**Problem to solve:** Copy the full set of lines exactly as given.

**Dataset records:**
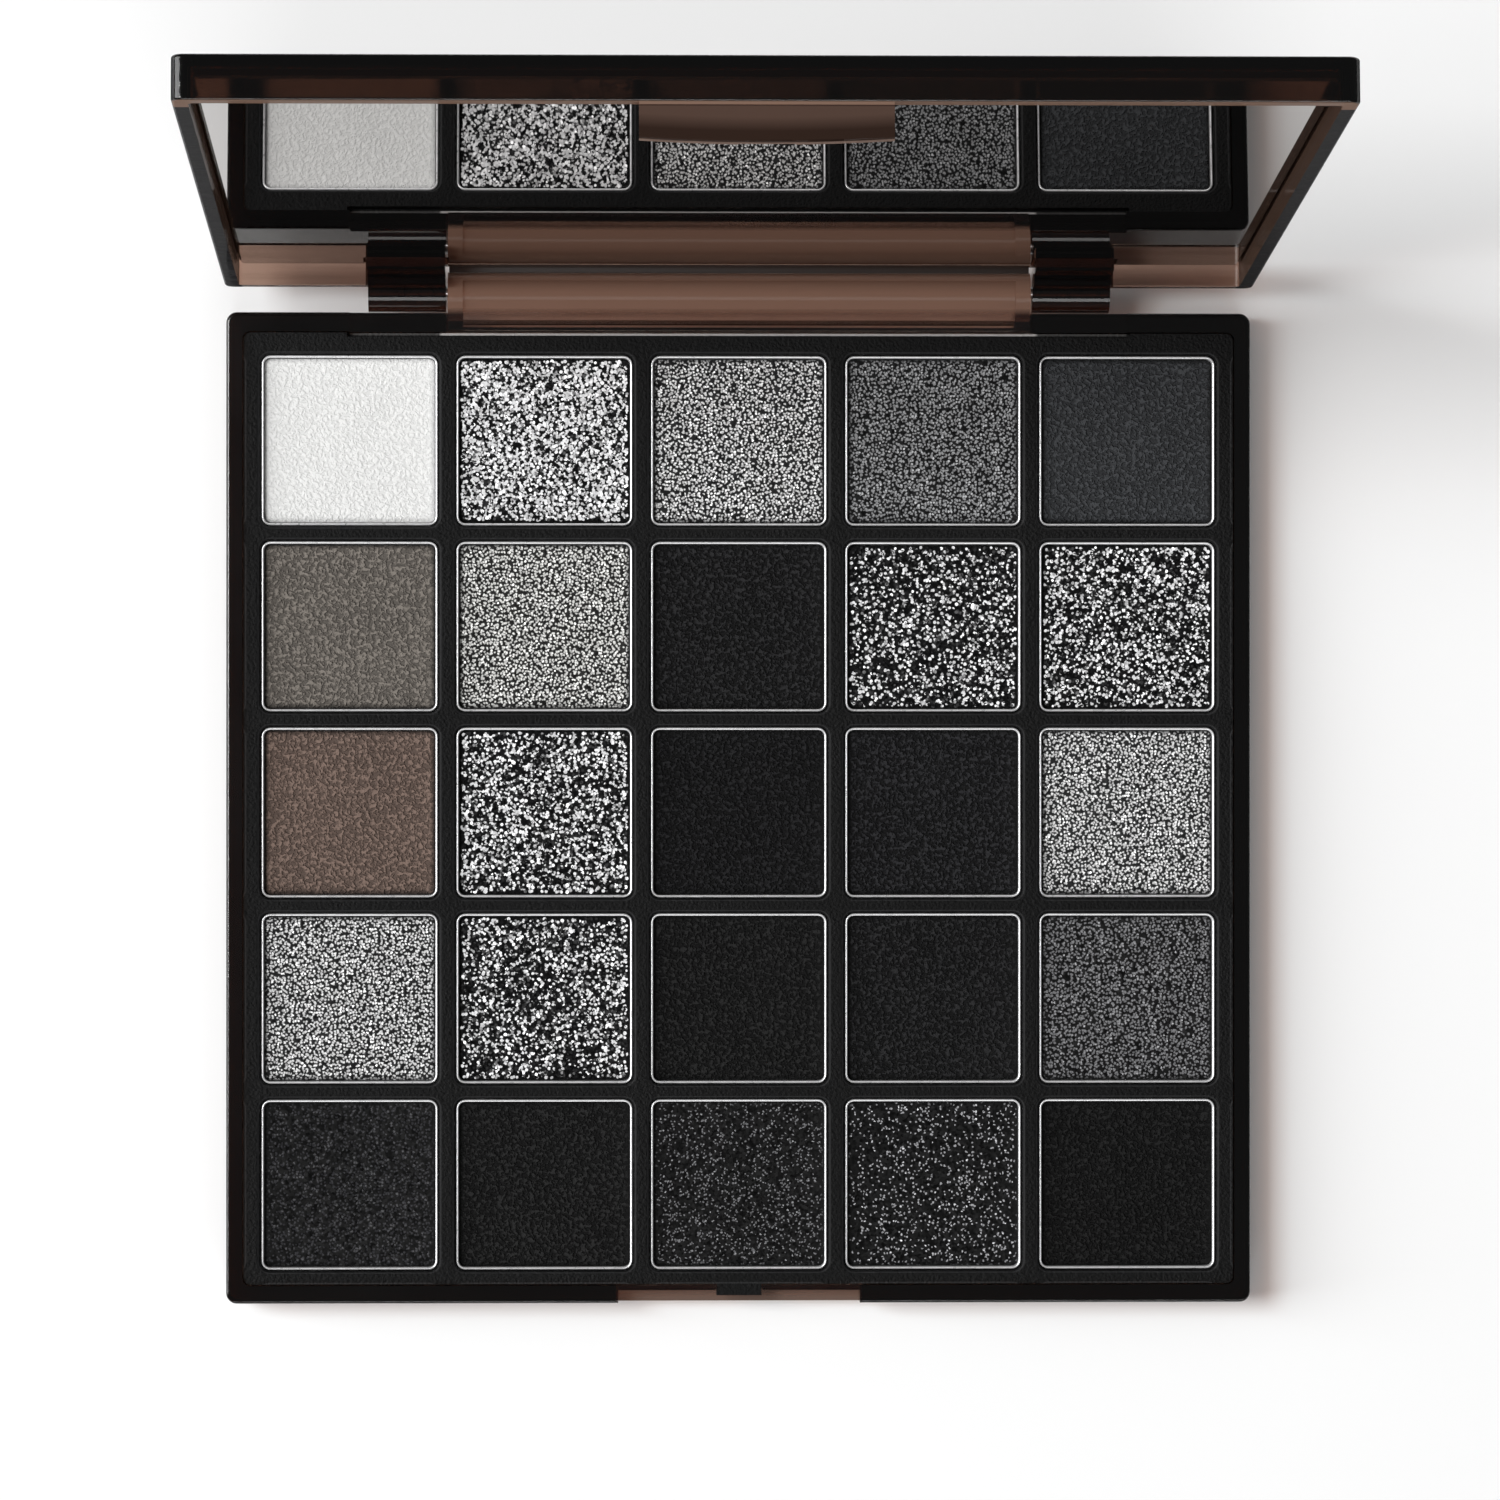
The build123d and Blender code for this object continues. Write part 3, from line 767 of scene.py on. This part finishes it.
def make_hinge_lip():
    """A thin lip along the back of the hinge barrel, which closes the slot between the barrel and the lid."""
    bm = bmesh.new()
    bmesh.ops.create_cube(bm, size=1.0)
    size = Matrix.Diagonal((84.8 * mm, 1.1 * mm, 0.4 * mm, 1.0))
    middle = Vector((0.0, hinge_y + 3.25 * mm, hinge_z + 1.0 * mm))
    bmesh.ops.transform(bm, matrix=Matrix.Translation(middle) @ size, verts=bm.verts)
    bmesh.ops.bevel(bm, geom=bm.edges[:], offset=0.08 * mm, segments=2, profile=0.5, affect="EDGES",
                    material=-1)
    lip = mottled_finish("hinge lip brown", (0.022, 0.013, 0.010), 0.55)
    finish_mesh("hinge_lip", bm, lip, "base")


make_hinge_lip()


# ---------------------------------------------------------------- floor, camera and lights

def make_floor():
    """A plain white sheet under the case."""
    material, tree, output = new_material("white floor")
    shader = add(tree, "BsdfPrincipled", {"Base Color": (0.95, 0.95, 0.95, 1.0), "Roughness": 0.6,
                                          "Specular IOR Level": 0.2})
    tree.links.new(shader.outputs[0], output.inputs["Surface"])
    bm = bmesh.new()
    bmesh.ops.create_grid(bm, x_segments=1, y_segments=1, size=3.0)
    mesh = bpy.data.meshes.new("floor")
    bm.to_mesh(mesh)
    bm.free()
    mesh.materials.append(material)
    floor = bpy.data.objects.new("floor", mesh)
    floor.location.z = base_low.z - 0.02 * mm
    bpy.context.scene.collection.objects.link(floor)


def aim(thing, place, target, up=(0, 1, 0)):
    """Puts a camera or lamp at a place, looking at a target, with its top towards up."""
    forward = (Vector(target) - Vector(place)).normalized()
    right = forward.cross(Vector(up)).normalized()
    top = right.cross(forward)
    turn = Matrix((right, top, -forward)).transposed()
    thing.matrix_world = Matrix.Translation(place) @ turn.to_4x4()


def make_lamp(name, place, width, depth, power):
    """A soft rectangular lamp that shines on the middle of the case."""
    data = bpy.data.lights.new(name, "AREA")
    data.shape = "RECTANGLE"
    data.size = width
    data.size_y = depth
    data.energy = power
    lamp = bpy.data.objects.new(name, data)
    bpy.context.scene.collection.objects.link(lamp)
    aim(lamp, place, (0, 0, 0))


def around(azimuth, height, distance):
    """A place round the case: degrees from +X, degrees above the floor, and metres away."""
    turn = math.radians(azimuth)
    rise = math.radians(height)
    level = distance * math.cos(rise)
    return level * math.cos(turn), level * math.sin(turn), distance * math.sin(rise)


def make_camera():
    """A long lens straight above the open case, a little to its left."""
    data = bpy.data.cameras.new("camera")
    data.sensor_width = 36.0
    data.lens = 171.5
    data.clip_start = 0.05
    camera = bpy.data.objects.new("camera", data)
    bpy.context.scene.collection.objects.link(camera)
    target = Vector((1.6 * mm, 8.46 * mm, base_high.z - 2.9 * mm))
    place = Vector((-25.0 * mm, 6.5 * mm, target.z + 1046 * mm))
    aim(camera, place, target)
    bpy.context.scene.camera = camera


def make_light():
    """A dim white room with three soft lamps: two from the left and one in front."""
    world = bpy.data.worlds.new("studio")
    bpy.context.scene.world = world
    world.use_nodes = True
    background = world.node_tree.nodes["Background"]
    background.inputs["Color"].default_value = (1.0, 1.0, 1.0, 1.0)
    background.inputs["Strength"].default_value = 0.13
    make_lamp("key", around(165, 62, 3.6), 1.05, 1.05, 68.0)
    make_lamp("side", around(175, 33, 3.6), 3.0, 1.7, 84.0)
    make_lamp("front", around(275, 42, 3.6), 2.6, 1.3, 36.0)


make_floor()
make_camera()
make_light()
bpy.context.scene.view_settings.view_transform = "Standard"
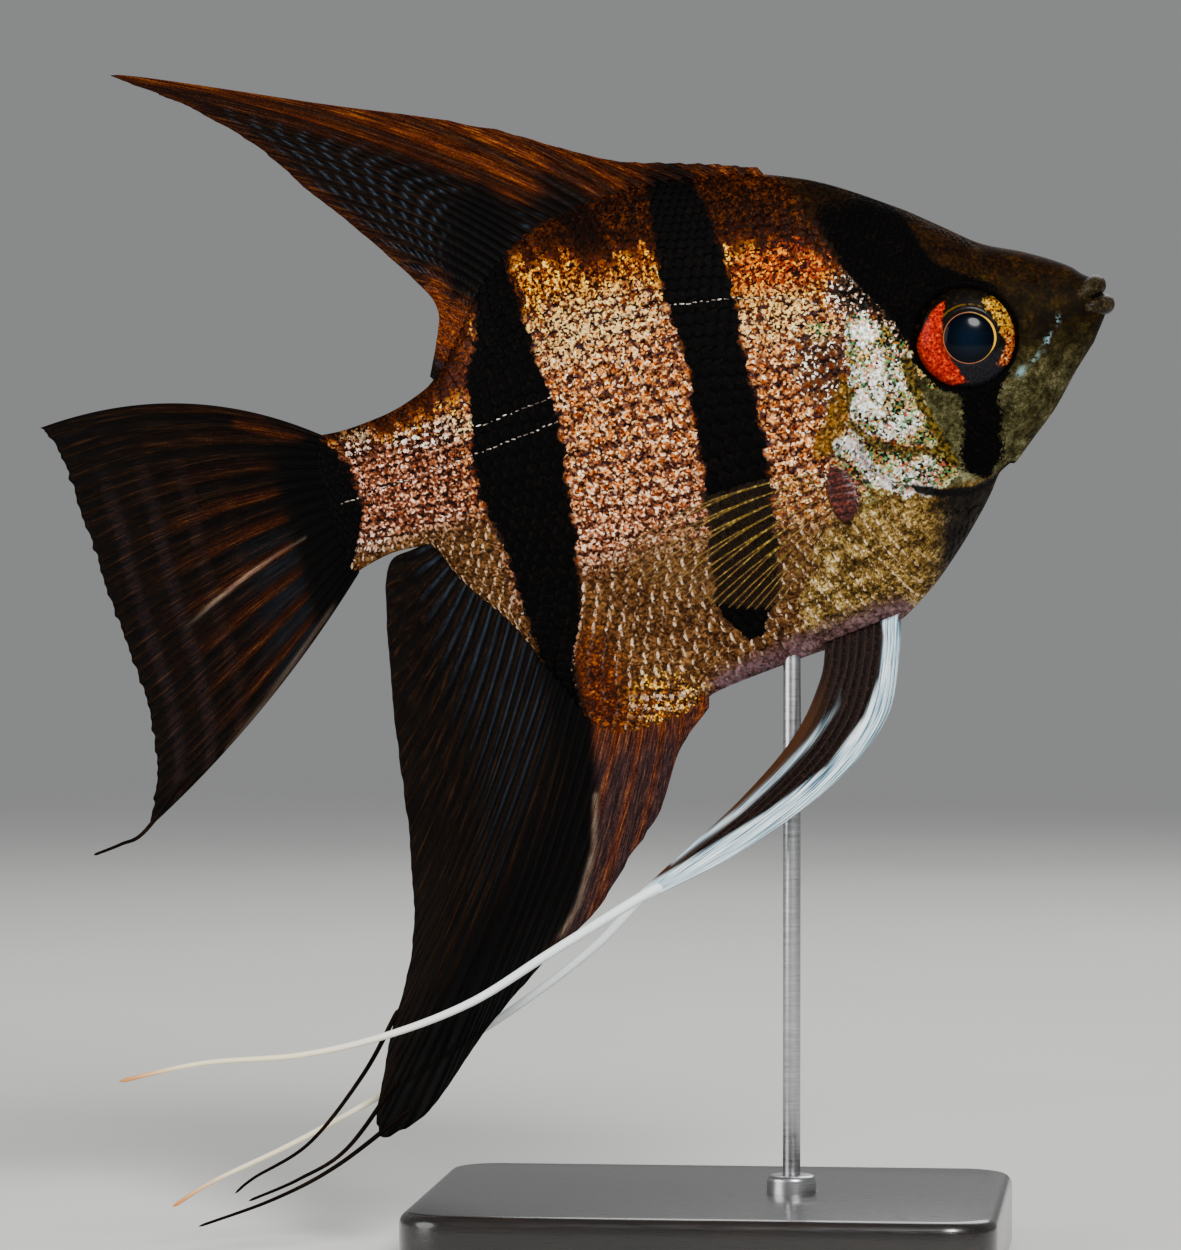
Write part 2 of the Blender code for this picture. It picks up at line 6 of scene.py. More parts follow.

**Answer to this exercise:**
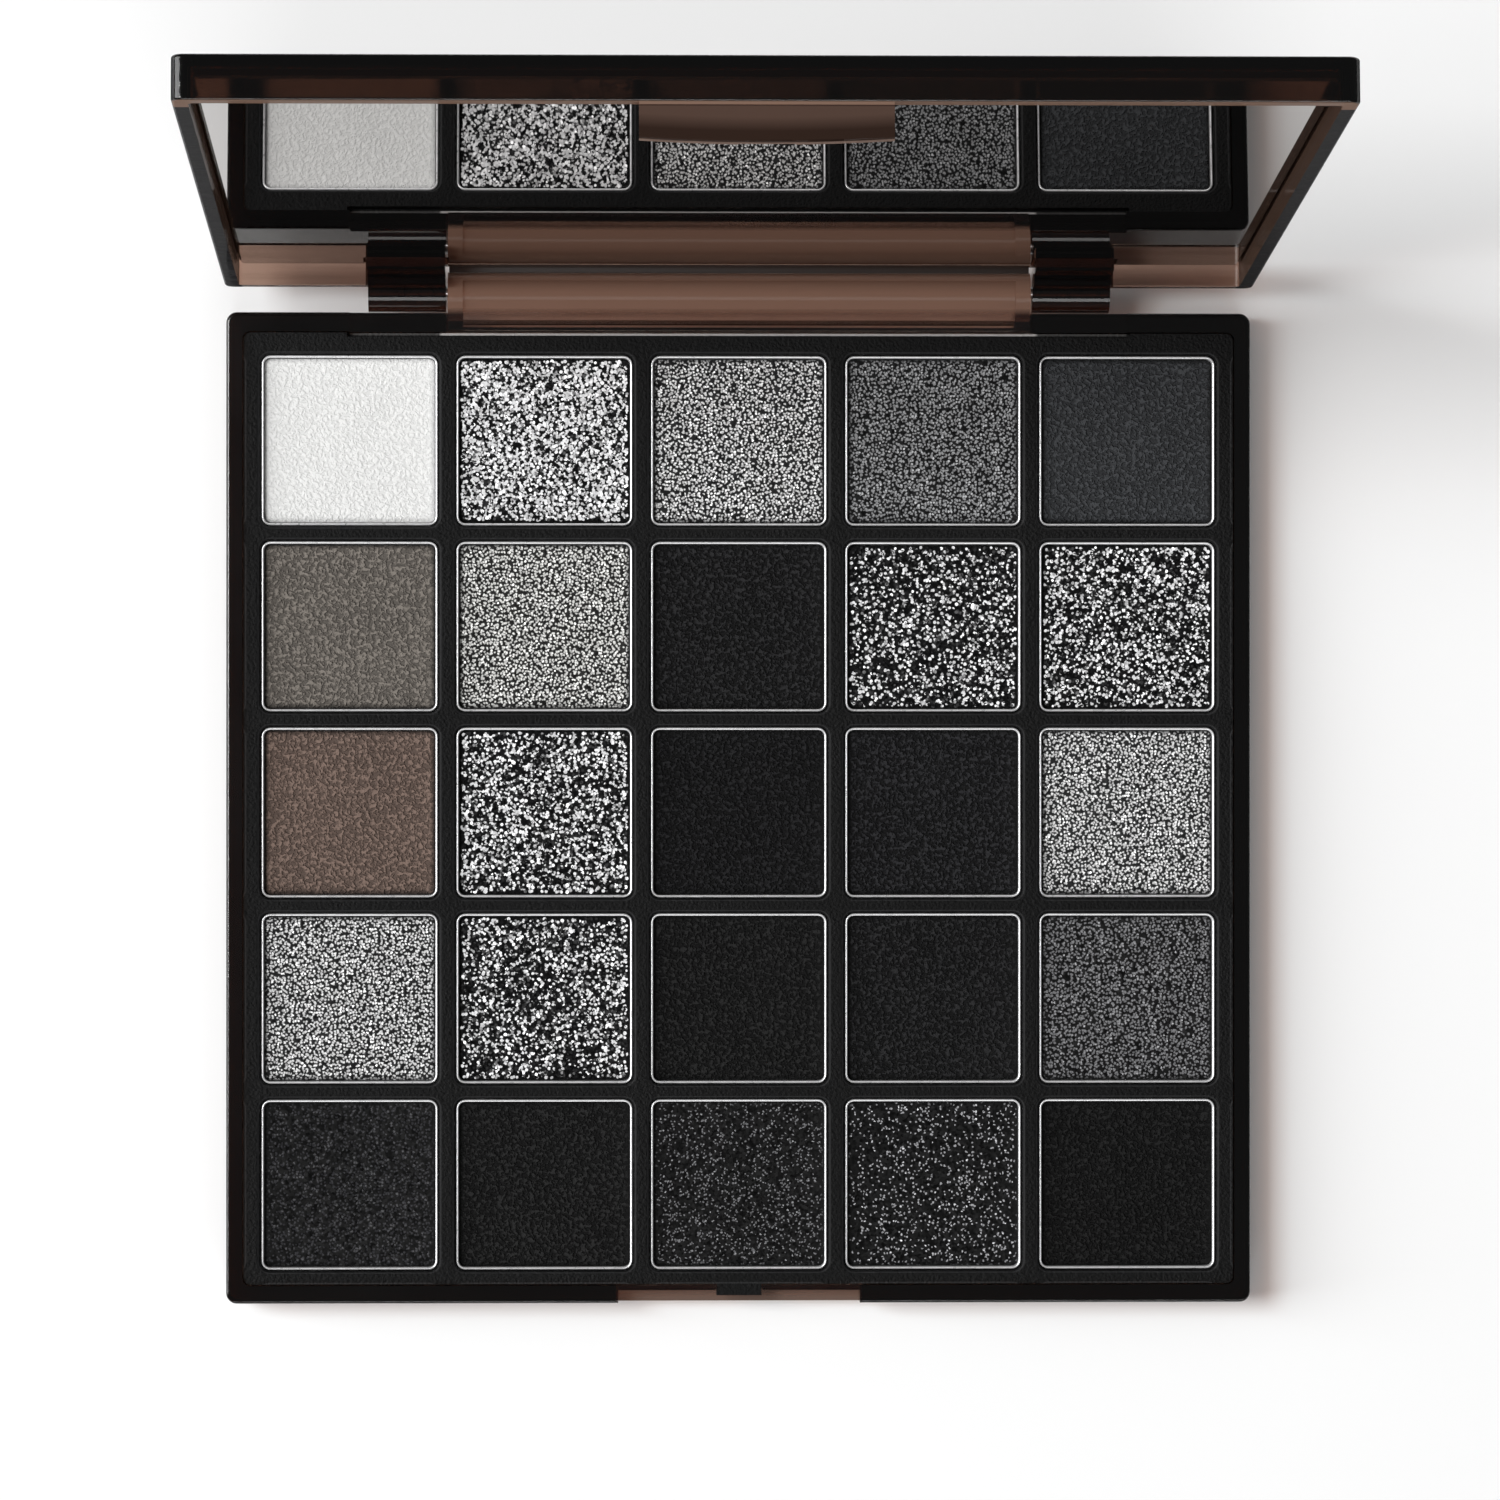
The build123d and Blender code for this object continues. Write part 3, from line 767 of scene.py on. This part finishes it.
def make_hinge_lip():
    """A thin lip along the back of the hinge barrel, which closes the slot between the barrel and the lid."""
    bm = bmesh.new()
    bmesh.ops.create_cube(bm, size=1.0)
    size = Matrix.Diagonal((84.8 * mm, 1.1 * mm, 0.4 * mm, 1.0))
    middle = Vector((0.0, hinge_y + 3.25 * mm, hinge_z + 1.0 * mm))
    bmesh.ops.transform(bm, matrix=Matrix.Translation(middle) @ size, verts=bm.verts)
    bmesh.ops.bevel(bm, geom=bm.edges[:], offset=0.08 * mm, segments=2, profile=0.5, affect="EDGES",
                    material=-1)
    lip = mottled_finish("hinge lip brown", (0.022, 0.013, 0.010), 0.55)
    finish_mesh("hinge_lip", bm, lip, "base")


make_hinge_lip()


# ---------------------------------------------------------------- floor, camera and lights

def make_floor():
    """A plain white sheet under the case."""
    material, tree, output = new_material("white floor")
    shader = add(tree, "BsdfPrincipled", {"Base Color": (0.95, 0.95, 0.95, 1.0), "Roughness": 0.6,
                                          "Specular IOR Level": 0.2})
    tree.links.new(shader.outputs[0], output.inputs["Surface"])
    bm = bmesh.new()
    bmesh.ops.create_grid(bm, x_segments=1, y_segments=1, size=3.0)
    mesh = bpy.data.meshes.new("floor")
    bm.to_mesh(mesh)
    bm.free()
    mesh.materials.append(material)
    floor = bpy.data.objects.new("floor", mesh)
    floor.location.z = base_low.z - 0.02 * mm
    bpy.context.scene.collection.objects.link(floor)


def aim(thing, place, target, up=(0, 1, 0)):
    """Puts a camera or lamp at a place, looking at a target, with its top towards up."""
    forward = (Vector(target) - Vector(place)).normalized()
    right = forward.cross(Vector(up)).normalized()
    top = right.cross(forward)
    turn = Matrix((right, top, -forward)).transposed()
    thing.matrix_world = Matrix.Translation(place) @ turn.to_4x4()


def make_lamp(name, place, width, depth, power):
    """A soft rectangular lamp that shines on the middle of the case."""
    data = bpy.data.lights.new(name, "AREA")
    data.shape = "RECTANGLE"
    data.size = width
    data.size_y = depth
    data.energy = power
    lamp = bpy.data.objects.new(name, data)
    bpy.context.scene.collection.objects.link(lamp)
    aim(lamp, place, (0, 0, 0))


def around(azimuth, height, distance):
    """A place round the case: degrees from +X, degrees above the floor, and metres away."""
    turn = math.radians(azimuth)
    rise = math.radians(height)
    level = distance * math.cos(rise)
    return level * math.cos(turn), level * math.sin(turn), distance * math.sin(rise)


def make_camera():
    """A long lens straight above the open case, a little to its left."""
    data = bpy.data.cameras.new("camera")
    data.sensor_width = 36.0
    data.lens = 171.5
    data.clip_start = 0.05
    camera = bpy.data.objects.new("camera", data)
    bpy.context.scene.collection.objects.link(camera)
    target = Vector((1.6 * mm, 8.46 * mm, base_high.z - 2.9 * mm))
    place = Vector((-25.0 * mm, 6.5 * mm, target.z + 1046 * mm))
    aim(camera, place, target)
    bpy.context.scene.camera = camera


def make_light():
    """A dim white room with three soft lamps: two from the left and one in front."""
    world = bpy.data.worlds.new("studio")
    bpy.context.scene.world = world
    world.use_nodes = True
    background = world.node_tree.nodes["Background"]
    background.inputs["Color"].default_value = (1.0, 1.0, 1.0, 1.0)
    background.inputs["Strength"].default_value = 0.13
    make_lamp("key", around(165, 62, 3.6), 1.05, 1.05, 68.0)
    make_lamp("side", around(175, 33, 3.6), 3.0, 1.7, 84.0)
    make_lamp("front", around(275, 42, 3.6), 2.6, 1.3, 36.0)


make_floor()
make_camera()
make_light()
bpy.context.scene.view_settings.view_transform = "Standard"
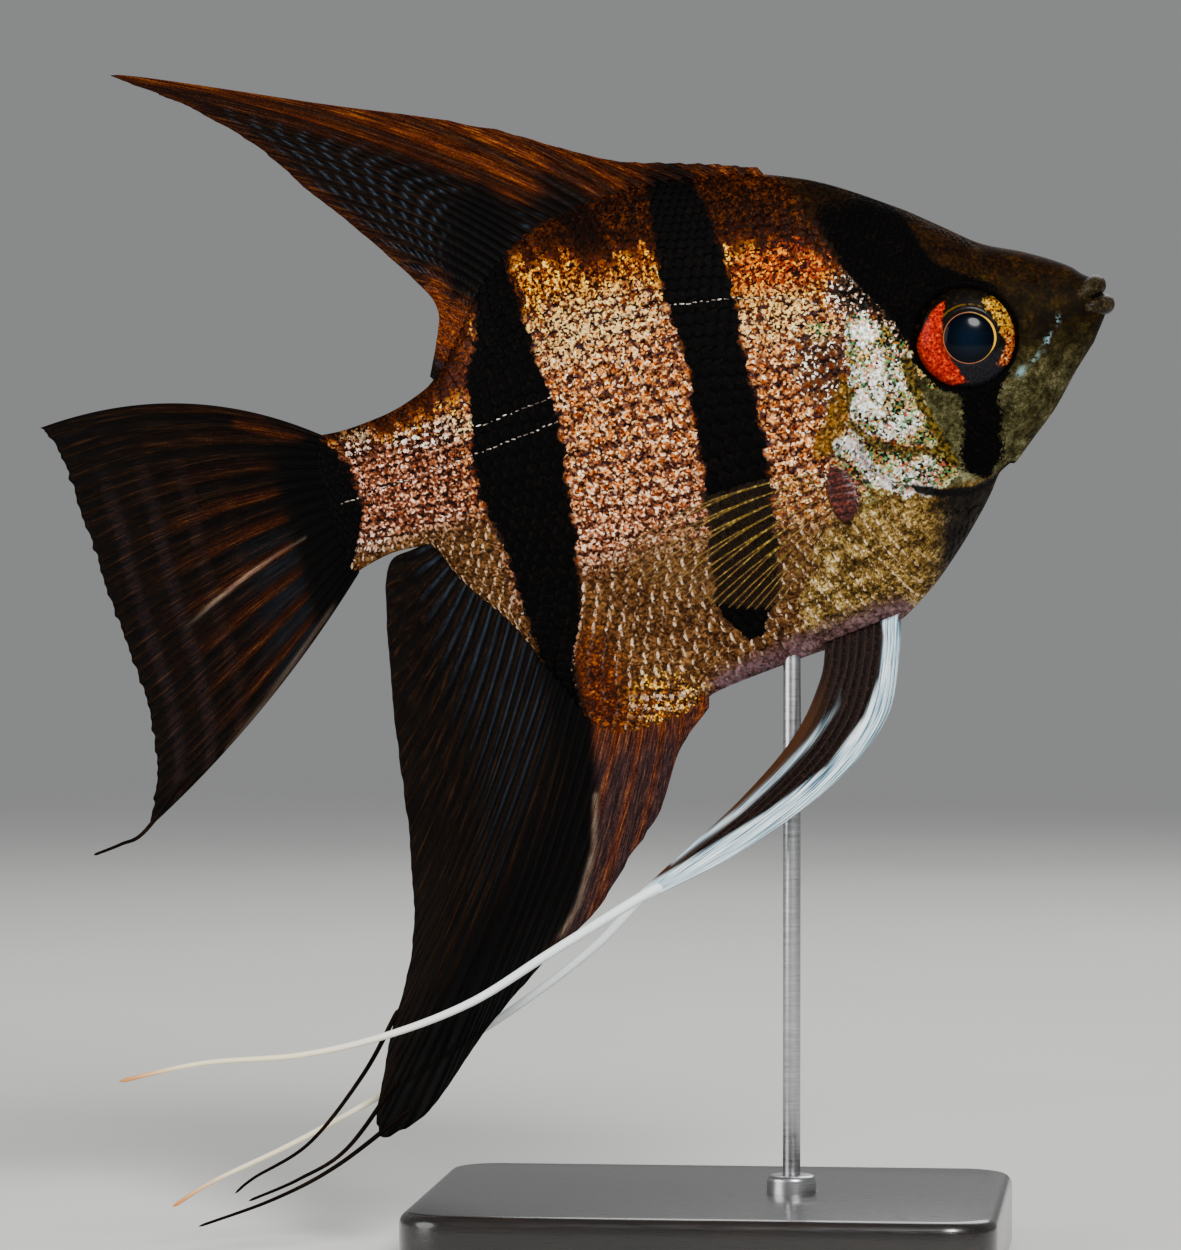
Write part 2 of the Blender code for this picture. It picks up at line 6 of scene.py. More parts follow.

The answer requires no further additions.